Madness is the thing: REPRISE 2008
Phillip falls victim to a severe psychotic episode, supposedly triggered after being hit by a car (indicated by a high ringing coming from his head after he picks himself up from the street). The dynamic between the men changes as Erik waits tensely for Phillip´s discharge outside of a mental hospital with their group of crass and misogynistic friends. Now, Phillip is blocked. He cannot write and spends afternoons on his couch under heavy medication, longing for his girlfriend Kari. Phillip´s doctors attribute his breakdown to his intense relationship, and so, have advised the two separate. Erik produces another manuscript, which is accepted to be published. Ironically it tells of a man´s descent into insanity as he searches for a ´pure language´. The film levels its focus to the madness of one genuinely talented, conscientious writer, and one who clings to it. There are ideas of romanticism at play in Erik´s story of an artist longing for the ´one true language´, while Phillip is truly suffering in a decidedly un-romantic manner.

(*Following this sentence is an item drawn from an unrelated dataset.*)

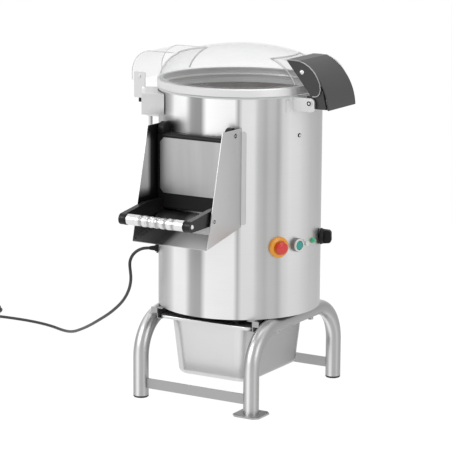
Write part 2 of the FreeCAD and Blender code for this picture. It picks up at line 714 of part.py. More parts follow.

Oddly, for a story following the men´s images as themselves as artists, we never see them write anything (with the exception of a flashback and one sleepless outburst of creativity from Phillip). They talk constantly about writing, writers, reading, but never about their own work or ideas. Once the film dissolves into the men´s personal challenges as they tool through their social circle, it seems no longer concerned with their writing and becomes something like a soap opera for mid-twenties, middle-class men. Although Phillip´s mental instability provides a window for the other characters to gain more depth and take account of their own lives, that window is never opened. Instead, it functions as a dry flat sub-plot that serves no purpose except to pepper in a few scenes of Phillip´s dramatic breakdowns. His fall is not really examined; it is only presented, with a slight aside for an explanation. Neither Phillip´s, nor the other characters´ feelings on his breakdown are given any attention. This would be a perfect opportunity to take advantage of the easy device of the narrator´s account of the characters´ innermost thoughts. But, even he is absent.
Erik is presented as talent less, perhaps in too much control of his faculties. He is so grounded in the practical and the realistic, that he cannot create without a weight of self- consciousness. It is only when he writes about the condition of his companion that he is noticed. When asked by a talk show host about the connection between his character and his relationship with Phillip, Erik only dismisses it.
The difference between the inherent artist and inherent mediocrity in the two is also apparent through their conduct in their relationships. Phillip is passionate and sure about his love for Kari. He tells her their destined for each other, and takes her to Paris. In contrast, Erik barely sees his girlfriend Lillian. He decides that once he gets published, he´ll dump her, but quickly realizes there´s no need. She supports him in everything he does. She even supports his absence as he continuously blows her off to chum with his friends. When Lillian finally does break up with him, she articulates his entire problem: he is a cliché. Erik very much lives his life in safety. He lives with his mother, is polite, has good posture, etc. Like Phillip, he travels to Paris, but for him the experience seems empty, distant. After a rotten review he leaves Oslo. While gone, his friends all stabilize. They get married, find girlfriends, go to school or maintain jobs, while Erik only wanders. He is now envious of the happiness his friends have all attained in their new adult lives that they all formerly scoffed at. Erik remains arrested, coasting. Without any real feeling or risk, his life is a parallel of the title of his poor review, all form and no substance.